Quando eu tinha 19 anos e estudava Letras na FURB — curso de menina, diziam-me, e eu respondia que só os muitos machos são capazes de fazer provas de filologia sem chorar — usei as horas vagas para rascunhar as 380 páginas de um romance chamado O Filho do Feliciano. Depois de datilografado, revisado, reescrito, digitado, xerocado e recusado por inúmeras editoras Brasil afora, o livro veio a público no ano 2000, pela EdUFSC, na coleção Ipsis Litteris, dedicada a autores catarinenses, iniciantes ou não.
O objetivo narrativo do romance é bastante simples: desconstruir os mitos que cercavam o nome de Tito Feliciano, da vilaresca e fictícia Freijó (protótipo das pequenas cidades catarinenses), um rapaz simplório que, depois de cometer um crime e amargar alguns anos de prisão, voltou para a terra natal e, graças à manipulação de políticos locais, tornou-se uma espécie de herói justiceiro da comarca. Toda a história é relatada por um jornalista alcoólatra, amigo de infância do protagonista, que se atira ao trabalho numa tentativa de se livrar do vício.
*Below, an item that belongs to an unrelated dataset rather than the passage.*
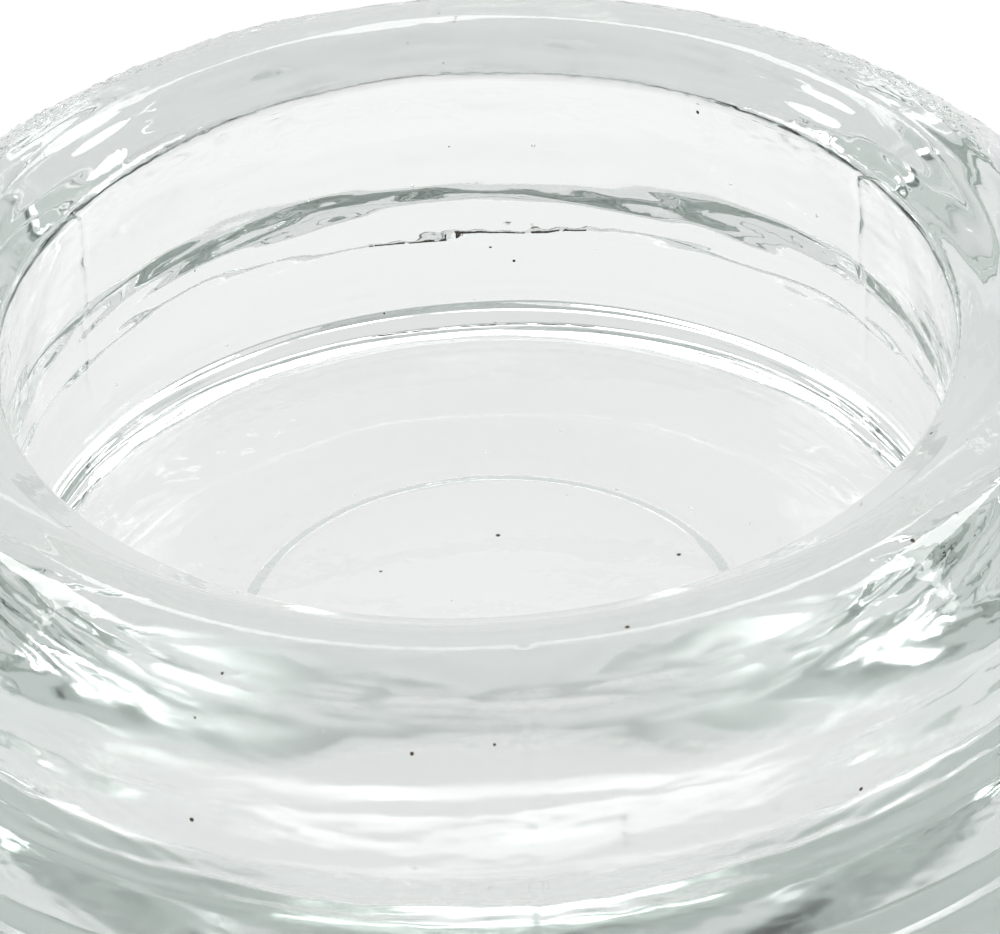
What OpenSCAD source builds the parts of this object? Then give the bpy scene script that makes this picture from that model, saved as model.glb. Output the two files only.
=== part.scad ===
// Pressed glass cup insulator for the foot or castor of a heavy instrument or piece of furniture.
// One moulding in clear glass: a deep round recess, a thick rounded rim and a wider flange that
// spreads the load. The origin is the centre of the foot, on the floor, and +Z points up.

/* [Overall] */
// Diameter over the flange
flange_d = 98; // [96:0.5:112]
// Height from the floor to the crest of the rim
height = 29.8; // [29:0.1:34]

/* [Recess] */
// Diameter of the recess at its mouth, before the edge is rounded
mouth_d = 64; // [61:0.2:65]
// Depth of the recess, from the crest of the rim to the flat floor
recess_depth = 22.6; // [19:0.1:24]
// How much narrower the recess is at the foot of its wall, for the plunger to draw
recess_draft = 1.4; // [0.6:0.1:3]
// Radius of the cove between the wall and the flat floor
cove_r = 2.6; // [1:0.1:4]

/* [Rim] */
// Diameter of the middle of the rim's crest
crest_d = 75.2; // [74.6:0.2:77]
// Drop of the rim from its crest to the mouth
mouth_drop = 2.2; // [1.6:0.1:3]
// Round on the inner edge of the rim, at the mouth
mouth_r = 1; // [0.5:0.1:1.5]
// Outer diameter of the wall where the rim slopes down to it
wall_top_d = 90; // [88:0.2:91]
// Drop of the rim from its crest to the top of the wall
wall_drop = 5.1; // [4.5:0.1:6]
// Round between the rim and the outside of the wall
rim_outer_r = 5; // [2:0.1:6]

/* [Flange] */
// Height of the flange at its outer edge
flange_h = 10.2; // [9.8:0.1:11]
// Round on the upper edge of the flange
flange_edge_r = 0.8; // [0.4:0.1:1]
// Outer diameter of the wall at its foot, where it meets the sloping top of the flange
wall_foot_d = 92.4; // [91:0.2:93]
// Height of that meeting
shoulder_h = 13.2; // [12.6:0.1:15]
// Round in the hollow between the wall and the flange
shoulder_r = 1.5; // [0.6:0.1:2.2]
// Height of the line where the two halves of the mould met
parting_h = 7.8; // [5:0.1:8.2]
// Step in the side of the flange at that line
parting_step = 0.2; // [0.1:0.05:0.4]

/* [Foot] */
// Round between the foot and the side of the flange
foot_r = 1.8; // [1:0.1:2.5]
// Diameter of the shallow hollow that the mould's valve left under the foot
hollow_d = 34.4; // [28:0.2:40]
// Depth of that hollow
hollow_depth = 0.8; // [0.4:0.1:1.2]

/* [Hidden] */
$fn = 180;

floor_z = height - recess_depth;
recess_foot_r = (mouth_d - recess_draft) / 2;
outer_r = flange_d / 2;
crest_half_w = 1.8;
crest_inner_r = 4;
crest_outer_r = 4;
corner_r = 0.6;
round_step = 12;

// Corners of half the cross-section: distance from the axis, height, and the radius of the round.
// They run from the centre of the underside outwards, up the side and back down into the recess.
SECTION = [
  [0, hollow_depth, 0],
  [hollow_d / 2 - hollow_depth, hollow_depth, corner_r],
  [hollow_d / 2, 0, corner_r],
  [outer_r, 0, foot_r],
  [outer_r, parting_h, 0],
  [outer_r - parting_step, parting_h, 0],
  [outer_r - parting_step, flange_h, flange_edge_r],
  [wall_foot_d / 2, shoulder_h, shoulder_r],
  [wall_top_d / 2, height - wall_drop, rim_outer_r],
  [crest_d / 2 + crest_half_w, height, crest_outer_r],
  [crest_d / 2 - crest_half_w, height, crest_inner_r],
  [mouth_d / 2, height - mouth_drop, mouth_r],
  [recess_foot_r, floor_z, cove_r],
  [0, floor_z, 0],
];

function unit(v) = v / norm(v);
function corner(i) = [SECTION[i].x, SECTION[i].y];
function edge(i, j) = unit(corner(j) - corner(i));
function half_angle(i) = acos(edge(i, i - 1) * edge(i, i + 1)) / 2;
function bisector(i) = unit(edge(i, i - 1) + edge(i, i + 1));

// Centre of the round at a corner, and the radius from there to where it touches an edge
function centre(i) = corner(i) + bisector(i) * SECTION[i].z / sin(half_angle(i));
function spoke(i, j) = corner(i) + edge(i, j) * SECTION[i].z / tan(half_angle(i)) - centre(i);

// Points along the round at a corner, one every round_step degrees or closer
function round_points(i) =
  let (
    from = spoke(i, i - 1),
    to = spoke(i, i + 1),
    start = atan2(from.y, from.x),
    sweep = sign(cross(from, to)) * acos(unit(from) * unit(to)),
    steps = ceil(abs(sweep) / round_step)
  )
  [for (k = [0 : steps]) centre(i) + SECTION[i].z * [cos(start + sweep * k / steps), sin(start + sweep * k / steps)]];

module section() {
  polygon([for (i = [0 : len(SECTION) - 1]) each SECTION[i].z > 0 ? round_points(i) : [corner(i)]]);
}

module glass_cup() {
  color([0.86, 0.92, 0.89, 0.6]) rotate_extrude() section();
}

glass_cup();
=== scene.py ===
"""Looks of the pressed glass cup insulator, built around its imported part."""

import math

import bmesh
import bpy
import numpy as np
from mathutils import Matrix, Vector


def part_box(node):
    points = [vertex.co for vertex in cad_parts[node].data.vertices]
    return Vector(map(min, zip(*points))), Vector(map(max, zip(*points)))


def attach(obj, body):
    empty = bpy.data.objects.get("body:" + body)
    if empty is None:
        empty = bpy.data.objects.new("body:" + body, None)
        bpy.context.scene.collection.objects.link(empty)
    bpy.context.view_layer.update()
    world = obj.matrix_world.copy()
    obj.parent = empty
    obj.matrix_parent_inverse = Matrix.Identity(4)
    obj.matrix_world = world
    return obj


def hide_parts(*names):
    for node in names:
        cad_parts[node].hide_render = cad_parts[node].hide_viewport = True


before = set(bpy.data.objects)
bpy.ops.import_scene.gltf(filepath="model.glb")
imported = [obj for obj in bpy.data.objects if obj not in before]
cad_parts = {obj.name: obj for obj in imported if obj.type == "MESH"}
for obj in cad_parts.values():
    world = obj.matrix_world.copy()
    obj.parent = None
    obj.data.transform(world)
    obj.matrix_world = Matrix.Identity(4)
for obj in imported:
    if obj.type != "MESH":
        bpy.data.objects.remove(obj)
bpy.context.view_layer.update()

MM = 0.001
TURN = 2 * math.pi
LOW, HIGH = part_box("glass_cup")

# ---------------------------------------------------------------- sizes in mm
RADIUS = HIGH[0] / MM
HEIGHT = HIGH[2] / MM
# The side and the crest start this far inside the CAD's surface, which leaves room for the relief
ROOM = 0.1
SIDE_R = RADIUS - ROOM
UPPER_SIDE_R = SIDE_R - 0.3
CREST = HEIGHT - ROOM
CREST_OUTER_R = 39.4
CREST_INNER_R = 35.8
FLANGE_TOP = 10.2
PARTING = 7.8
PARTING_RISE = 0.15
SHOULDER_R = 46.2
SHOULDER = 13.2
RIM_EDGE_R = 45.0
RIM_EDGE = HEIGHT - 5.1
MOUTH_R = 32.0
MOUTH = HEIGHT - 2.2
RECESS_FOOT_R = 31.3
FLOOR = 7.2
HOLLOW_R = 17.2
HOLLOW_DEPTH = 0.8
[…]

Embora eu não tivesse condições de perceber isso na época, admito que o formato pressuponha provocações um tanto moralistas. Quando um escritor tenciona retratar o mundo pelo ponto de vista de um bêbado, e ainda de um que tenta resgatar a “verdade” e chamar seus conterrâneos à razão, pode saber que estão na mesa as piores cartas de impaciência e descrédito para com a humanidade. No fim das contas, sempre descobrimos que mais vale viver num estado onírico de fantasia do que fincar os pés no lodo da realidade.
— Quando o fato se transforma em lenda — diz o personagem de um antigo filme de bangue-bangue —, publique-se a lenda!
O tema e a estrutura do romance eram ambiciosos demais para as forças que eu tinha na época. Por isso, assim que o livro saiu, passei a sentir vergonha de certas passagens e, por assim dizer, a trabalhar contra a obra, sugerindo que as pessoas não perdessem tempo com a leitura. Mas a verdade é que O Filho do Feliciano está escrito e publicado — com ou sem qualidades, ele já não me pertence. Desse modo, dou a mim mesmo o conselho que antes dei a outros: jamais se arrependa de algo que publicou.
Do lançamento do livro, em novembro de 2000, até hoje, tive que me preparar para reconhecer esse filho precoce e defeituoso. Ele é o que é, e ponto final.